PROBECTL_AI_MODEL_PROVIDER=openai \
PROBECTL_AI_MODEL_ENDPOINT=https://api.openai.com \
PROBECTL_AI_MODEL_NAME=gpt-4o-mini \
PROBECTL_AI_MODEL_TOKEN=vault:ai/openai#key \
PROBECTL_AI_EGRESS_ACK=yes-send-tenant-data-to-the-remote-model \
  ./bin/probectl-control
# …then consent each tenant — see ai-egress.md "Turning it on".

Anthropic (remote — consent chain required): same shape; the adapter sends the required x-api-key header for you:

PROBECTL_AI_MODEL_PROVIDER=anthropic \
PROBECTL_AI_MODEL_ENDPOINT=https://api.anthropic.com \
PROBECTL_AI_MODEL_NAME=<model-id-from-your-provider> \
PROBECTL_AI_MODEL_TOKEN=vault:ai/anthropic#key \
PROBECTL_AI_EGRESS_ACK=yes-send-tenant-data-to-the-remote-model \
  ./bin/probectl-control

Azure OpenAI rides the openai recipe with your deployment's base URL.

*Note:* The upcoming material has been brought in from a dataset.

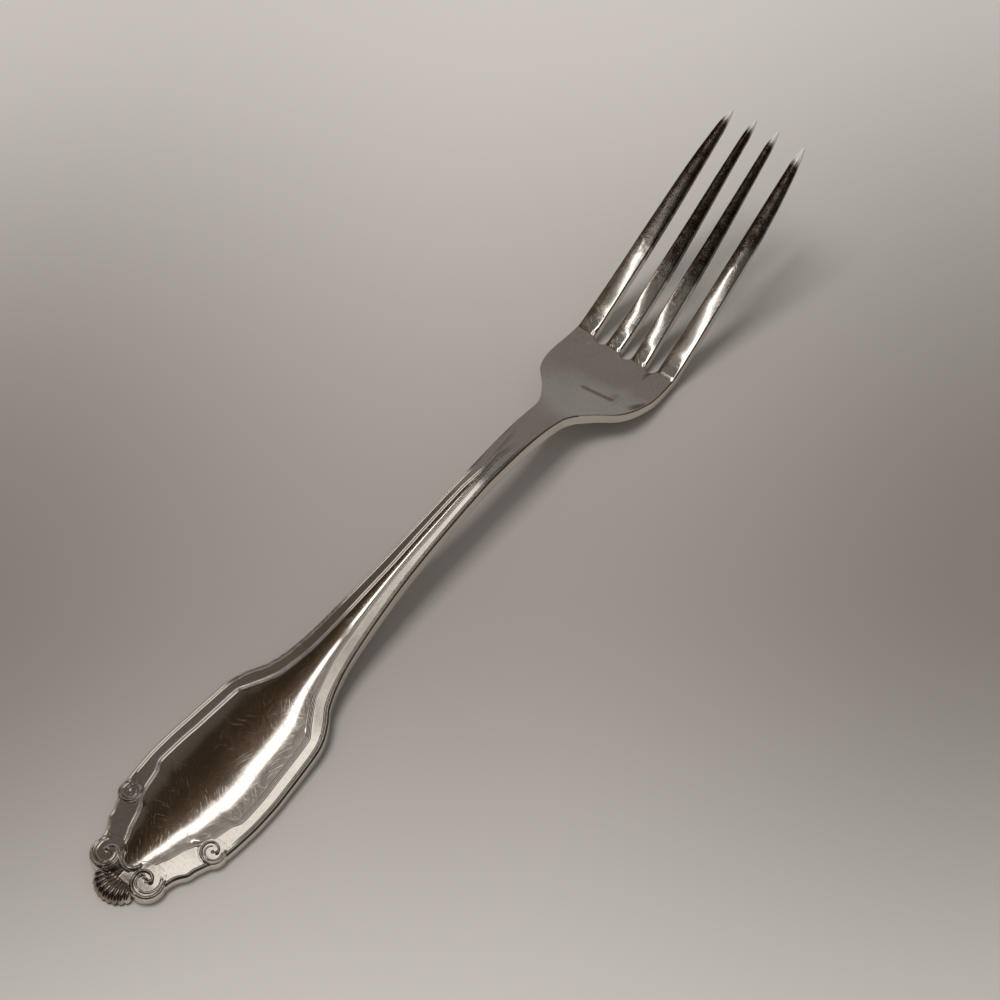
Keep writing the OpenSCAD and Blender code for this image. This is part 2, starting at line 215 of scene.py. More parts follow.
@dataclass(frozen=True)
class ForkForm:
    """The plain form of the whole fork, without its ornament. Sizes in millimetres.

    Places along the fork run from 0 at the handle's end to its full length at the tips.
    Spans and curves have places as shares of that length.

    Attributes:
        length: Length from the shell to the tips.
        handle_half: Half the greatest width of the handle.
        stem_half: Half the least width of the stem.
        head_half: Half the greatest width of the head.
        arch_rise: Height of the underside at the top of the arch.
        tip_rise: Height of the underside at the tips.
        handle_t: Thickness of the handle's edge.
        stem_t: Thickness of the stem, gained over stem_span.
        head_t: Thickness of the palm, gained over head_span.
        tine_tip_t: Thickness of a tine near its tip, gained over tine_span.
        rest_flat: Metal ground off where the fork rests.
        dish_h: Rise of the palm from its middle to its sides.
        dish_grow: Span over which the dish appears.
        dish_fade: Span over which it is lost along the tines.
        step_span: Span over which it turns into a level step for each pair of tines.
        step_low: Share of the dish at which the inner tines start.
        step_high: How much higher the outer tines start.
        step_side: Places across between which one step meets the other.
        edge_r: Radius of the rounded edges.
        edge_slant: The most that a slanting outline widens a rounded edge.
        blade_from: Where the blade starts.
        stem_from: Where the stem starts.
        neck_from: Where the neck starts.
        palm_from: Where the palm starts.
        root: Where the tines start and the slots have their centres.
        handle_swell: How far the outline swells from the stem to the handle.
        head_swell: How far it swells from the stem to the head.
        inner_line: Place of the inner thread, as a share of the half width.
        arch: Rise of the underside from the handle to the palm.
        tip: Rise of the underside along the tines.
    """

    length: float = 200.0
    handle_half: float = 13.2
    stem_half: float = 2.8
    head_half: float = 12.3
    arch_rise: float = 8.8
    tip_rise: float = 27.8
    handle_t: float = 2.3
    stem_t: float = 3.0
    stem_span: tuple = (0.2, 0.5)
    head_t: float = 2.4
    head_span: tuple = (0.6, 0.74)
    tine_tip_t: float = 1.5
    tine_span: tuple = (0.77, 1)
    rest_flat: float = 0.25
    dish_h: float = 1.2
    dish_grow: tuple = (0.61, 0.73)
    dish_fade: tuple = (0.8, 1)
    step_span: tuple = (0.697, 0.763)
    step_low: float = 0.07
    step_high: float = 0.58
    step_side: tuple = (4.8, 8.6)
    edge_r: float = 0.42
    edge_slant: float = 1.6
    blade_from: float = 4.6
    stem_from: float = 60.0
    neck_from: float = 112.0
    palm_from: float = 131.0
    root: float = 153.0
    handle_swell: Curve = Curve((
        (0.023, 0.40), (0.029, 0.45), (0.038, 0.49), (0.048, 0.53), (0.053, 0.575),
        (0.0575, 0.64), (0.0615, 0.69), (0.067, 0.71), (0.074, 0.765), (0.079, 0.805),
        (0.084, 0.87), (0.090, 0.905), (0.096, 0.935), (0.108, 0.965), (0.121, 0.985),
        (0.134, 1), (0.154, 0.995), (0.180, 0.957), (0.205, 0.913), (0.226, 0.865),
        (0.237, 0.80), (0.250, 0.67), (0.264, 0.49), (0.288, 0.325), (0.312, 0.23),
        (0.358, 0.135), (0.408, 0.065), (0.46, 0.03), (0.53, 0)), 0.0012)
    head_swell: Curve = Curve((
        (0.53, 0), (0.587, 0.026), (0.637, 0.07), (0.652, 0.18), (0.668, 0.405),
        (0.689, 0.80), (0.709, 0.947), (0.730, 1), (0.765, 0.98)), 0.003)
    inner_line: Curve = Curve((
        (0.023, 0.04), (0.032, 0.05), (0.0345, 0.20), (0.038, 0.34), (0.0475, 0.425),
        (0.0575, 0.44), (0.0675, 0.50), (0.0775, 0.52), (0.086, 0.545), (0.091, 0.61),
        (0.0985, 0.645), (0.1115, 0.675), (0.1205, 0.70), (0.1295, 0.765),
        (0.1565, 0.758), (0.18, 0.745), (0.205, 0.74), (0.2275, 0.732), (0.233, 0.685),
        (0.2415, 0.625), (0.256, 0.55), (0.2765, 0.507), (0.297, 0.448), (0.3325, 0.394),
        (0.373, 0.338), (0.414, 0.29), (0.46, 0.30), (0.505, 0.276), (0.545, 0.12),
        (0.59, 0.3), (0.68, 0.55), (0.78, 0.55)), 0.0018)
    arch: Curve = Curve((
        (0.165, 0), (0.22, 0.07), (0.256, 0.19), (0.30, 0.37), (0.358, 0.61),
        (0.41, 0.77), (0.46, 0.89), (0.535, 1), (0.565, 1), (0.597, 0.95),
        (0.637, 0.747), (0.678, 0.41), (0.70, 0.232), (0.72, 0.087), (0.737, 0.01),
        (0.75, 0)), 0.008)
    tip: Curve = Curve((
        (0.761, 0), (0.765, 0.0061), (0.77, 0.0214), (0.78, 0.0565), (0.79, 0.0935),
        (0.81, 0.169), (0.83, 0.2486), (0.85, 0.3322), (0.87, 0.4188), (0.89, 0.508),
        (0.925, 0.6702), (0.96, 0.8307), (0.975, 0.8984), (0.9875, 0.9519), (1, 1)), 0.0012)

    def half_w(self, x: np.ndarray) -> np.ndarray:
        """Half width: the stem's, plus what the handle and the head swell by."""
        s = x / self.length
        return (self.stem_half + (self.handle_half - self.stem_half) * self.handle_swell.at(s)
                + (self.head_half - self.stem_half) * self.head_swell.at(s))

    def lean(self, line: Callable, x: np.ndarray) -> np.ndarray:
        """How far a line across the fork leans at x, from its places 0.1 mm apart."""
        return (line(x + 0.05) - line(x - 0.05)) / 0.1

    def inner(self, x: np.ndarray) -> np.ndarray:
        """Half width of the smooth panel inside the inner thread."""
        return self.half_w(x) * self.inner_line.at(x / self.length)

    def edge_reach(self, x: np.ndarray) -> np.ndarray:
        """Width of the rounded edge, measured straight across the fork."""
        slant = np.hypot(1, self.lean(self.half_w, x))
        return self.edge_r * np.minimum(slant, self.edge_slant)

    def thick(self, x: np.ndarray) -> np.ndarray:
        """Thickness: the handle's, then the stem's, the palm's and the tines'.

        Args:
            x: Places along the fork.

        Returns:
            The thickness at each place.
        """
        s = x / self.length
        back = mix(self.handle_t, self.stem_t, ramp(*self.stem_span, s))
        palm = mix(back, self.head_t, ramp(*self.head_span, s))
        return mix(palm, self.tine_tip_t, ramp(*self.tine_span, s))

    def under(self, x: np.ndarray) -> np.ndarray:
        """Height of the underside: the arch, then the rise of the tines, less the flat."""
        s = x / self.length
        return self.arch_rise * self.arch.at(s) + self.tip_rise * self.tip.at(s) - self.rest_flat

    def dish(self, x: np.ndarray, y: np.ndarray) -> np.ndarray:
        """Rise of the palm towards its sides.

        It grows with the square of the place across, and turns into a level step for
        each pair of tines where they start.

        Args:
            x: Places along the fork.
            y: Places across it.

        Returns:
            The rise at each place.
        """
        s, side = x / self.length, np.abs(y)
        bowl = (side / self.head_half) ** 2
        steps = self.step_low + self.step_high * ramp(*self.step_side, side)
        grown = self.dish_h * ramp(*self.dish_grow, s) * (1 - ramp(*self.dish_fade, s))
        return grown * mix(bowl, steps, ramp(*self.step_span, s))

    def face(self, x: np.ndarray, y: np.ndarray) -> np.ndarray:
        """Height of the plain upper face."""
        return self.under(x) + self.thick(x) + self.dish(x, y)

    def sole(self, x: np.ndarray, y: np.ndarray) -> np.ndarray:
        """Height of the underside, ground flat where the fork rests."""
        return np.maximum(self.under(x) + self.dish(x, y), 0.0)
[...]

The built-in synthesizer (internal/ai/model_builtin.go) is worth understanding because it's the default and the safety net: it ranks evidence by cause-likelihood (which plane) × severity × recency, names the top-ranked signal as the probable root cause, and corroborates with the rest. A change or a routing event outranks a latency metric, because a metric is usually a symptom and a change is usually a cause. Every finding it emits cites real evidence by construction — it literally cannot hallucinate, because it only ever points at rows it was given.

Surface (web)

The Ask (AI) page is an ask box plus a trust-cued answer: the root cause with a confidence badge, a provenance line (which model answered, how many signals it used), findings with citation chips that jump to the underlying evidence, and a thumbs-up/down feedback control. When the evidence doesn't support a conclusion, it says so plainly instead of inventing one.

API

POST /v1/ai/ask — body {question, subject?} → a cited Answer. Requires the ai.query permission; the evidence is then further scoped per plane by the caller's read permissions, so two users with different RBAC can ask the same question and correctly get differently-grounded answers.
POST /v1/ai/feedback — body {answer_id, rating: up|down, comment?} → 204. Also requires ai.query. Stored tenant-scoped (row-level security) and audited.

Both actions are written to the tenant's tamper-evident audit log as ai.ask and ai.feedback (they are data-access actions). RCA is also rate-limited two ways: a process-wide concurrency backstop returns 429 (so a burst can't exhaust the control plane) and the per-tenant fairness budget wraps the whole analysis (docs/fairness.md).

For reproducibility (or a dispute about "what did the AI tell us that day?"), PROBECTL_AI_PERSIST_ANSWERS (default false) stores each full cited answer tenant-scoped, together with the model name and a hash of the AI configuration that produced it, pruned past PROBECTL_AI_ANSWER_RETENTION (default 90 days). Persistence is best-effort and never blocks or alters the answer.

What it deliberately does not do

It does not let the model touch the network or take actions. No tools, no agentic loop. Remediation is a separate, human-gated, proposal-only path (docs/remediation.md).
It does not trust the model for isolation or truth. Tenant + RBAC are enforced before the model sees anything; citation integrity is checked after. Swapping models cannot weaken either guarantee.
It does not phone home by default. The default engine is fully local; any remote model is opt-in and gated (docs/ai-egress.md).